We are both fearful I think. The violently independent mum who I could chat to, who would listen and be wise, the determined lady I loved, seems to have gone. In her place is a frail old lady who is confused a lot, very tired and looks for help from me and others for everything. I’m told that’s about being Institutionalised and she will come out of it in time. How do “they” know that?
Whether she can live in her flat I just don’t know yet. Time will tell. And I believe she will be able to do it; it’s important to her. But the friend I had, the person who guided me, loved me unquestioningly no matter how much mess I created, that person seems to have gone. Perhaps in time she will return but I doubt it. Too much has happened to somebody of her age. Getting through it, walking again, getting home, exchanging banter with her friends – those are all fantastic achievements.
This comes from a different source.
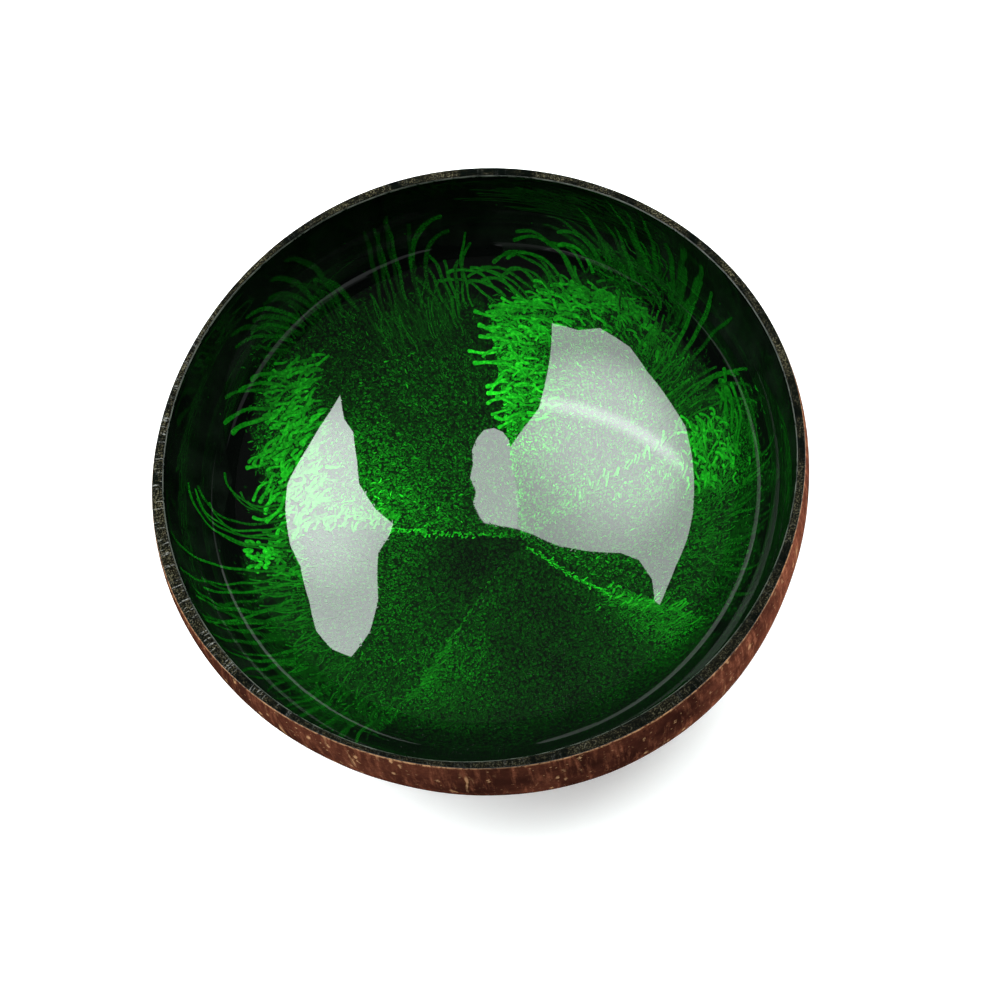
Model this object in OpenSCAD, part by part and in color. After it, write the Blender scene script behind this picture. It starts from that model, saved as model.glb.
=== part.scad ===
// Lacquered coconut shell bowl.
// Half of a coconut's hard shell, cut level at the rim and sanded flat underneath.
// Inside it has a black base coat, five poured petals of green metallic lacquer and a clear top coat.
// The origin is the middle of the foot, on the table. +Z is up.

/* [Bowl] */
// Mean outer diameter across the cut rim
rim_d = 134; // [116:1:150]
// Height from the table to the top of the rim
bowl_h = 52; // [47:1:60]
// How far below the rim the shell is widest
bulge_drop = 10; // [6:0.5:14]
// Fullness of the upright section: 2 is an ellipse, more is squarer
section_power = 2.3; // [2:0.05:2.6]

/* [Shell] */
// Wall of the shell at its cut rim, under the lacquer
shell_rim_t = 1.5; // [1.2:0.1:2.4]
// Wall of the shell at its lowest point, after sanding
shell_floor_t = 4.5; // [3.5:0.1:6]
// How far below the rim the hollow is widest
hollow_drop = 8; // [5:0.5:12]
// Depth sanded off the round bottom to make the flat foot
foot_sanding = 1.5; // [0.8:0.1:2.5]
// Bevel worn along the outer edge of the cut rim
rim_bevel = 0.5; // [0.4:0.1:1]

/* [Natural shape] */
// How far the nut stands out of round along its wide direction
wide_rise = 0.1; // [0:0.05:0.6]
// Wide direction of the nut, in degrees from +X
wide_turn = -14; // [-90:1:90]
// How far the three lobes of the nut stand out of round
lobe_rise = 0.4; // [0:0.05:1]
// Direction of the first lobe, in degrees from +X
lobe_turn = 65; // [0:1:120]
// How far the nut is pulled square, seen from above
square_rise = 0.35; // [0:0.05:0.8]
// Direction of the first square corner, in degrees from +X
square_turn = 10; // [0:1:90]
// Height of the three seams that run down the outside, one on each lobe
seam_rise = 0.4; // [0:0.05:0.8]
// Narrowness of the seams: a higher number is a narrower ridge
seam_sharpness = 10; // [4:1:20]

/* [Lacquer] */
// Thickness of the black base coat, also over the cut rim
base_coat_t = 0.3; // [0.2:0.05:0.4]
// Thickness of the green metallic coat
green_t = 0.15; // [0.1:0.05:0.3]
// Thickness of the clear coat over the green
clear_t = 0.15; // [0.1:0.05:0.4]

/* [Petals] */
// Distance of the solid green from the inner edge of the rim, seen from above
petal_margin = 14; // [11:1:20]
// Distance of the longest strands from the inner edge of the rim, seen from above
strand_margin = 4; // [2:0.5:8]
// Place of the middle of the pour along X
pour_x = 3.4; // [-6:0.2:6]
// Place of the middle of the pour along Y
pour_y = -1.7; // [-6:0.1:6]
// Width of the black line between two petals
petal_gap = 0.8; // [0.4:0.1:2]
// Width of a strand where it leaves the petal
strand_w = 2; // [1.2:0.1:3]
// Diameter of the drop at the end of a strand
drop_d = 1.8; // [1.2:0.1:2.6]
// Strands thrown out from the far edge of each petal
rim_strands = 6; // [3:1:8]
// Strands combed out from the leading edge of each petal
comb_strands = 3; // [2:1:4]

/* [Hidden] */

overrun = 1;
// Steps round the nut, up its section above and below the widest ring, and round the turned hollow
columns = 84;
upper_rings = 2;
lower_rings = 14;
turned_steps = 12;
turned_faces = 120;

shell_brown = [0.36, 0.19, 0.13];
lacquer_black = [0.03, 0.04, 0.03];
metallic_green = [0.05, 0.55, 0.10];
clear_tint = [0.80, 0.95, 0.85, 0.30];

// Upright section: half width at a height, as a share of the half width where it is widest
function width_share(drop_share) = pow(1 - pow(drop_share, section_power), 1 / section_power);
// The same section by the angle round it, 0 where it is widest and 90 at its lowest point
function turn_width_share(turn) = pow(cos(turn), 2 / section_power);
function turn_drop_share(turn) = pow(abs(sin(turn)), 2 / section_power) * sign(turn);
function drop_share_turn(drop_share) = asin(pow(drop_share, section_power / 2));

// A skin is one of the nested surfaces: half width, height where it is widest, depth below that
cut_z = bowl_h - base_coat_t;
widest_z = bowl_h - bulge_drop;
hollow_z = bowl_h - hollow_drop;
nut_depth = widest_z + foot_sanding;
shell_hollow_depth = hollow_z - shell_floor_t;
nut_half_w = rim_d / 2 / width_share(bulge_drop / nut_depth);
hollow_half_w = (rim_d / 2 - shell_rim_t) / width_share(hollow_drop / shell_hollow_depth);

function hollow_skin(coat_t) = [hollow_half_w - coat_t, hollow_z, shell_hollow_depth - coat_t];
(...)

But getting her mind to work like it used to, maybe that’s one leap too far.
And so I fear being alone. I get angry with myself for being so selfish. I should be thinking solely about her and instead I’m feeling sorry for myself. How utterly pathetic am I! But that is how I feel, I can’t be in denial with myself. Hell, my bipolar means my head is pretty screwed up most of the time anyway, this is just another step into oblivion.
And it’s making me see the downsides in everything. Driving me into the ground. Making me think everything is unravelling.
I have no clue where this will end. All I know is there is a lot of pain ahead and it simply will not end well. There is no way that will happen. I’m no fool, neither am I a coward. I need to look after myself now and accept that I’ve probably been doing that for years. It just didn’t feel that way. Somehow it felt much nicer than that.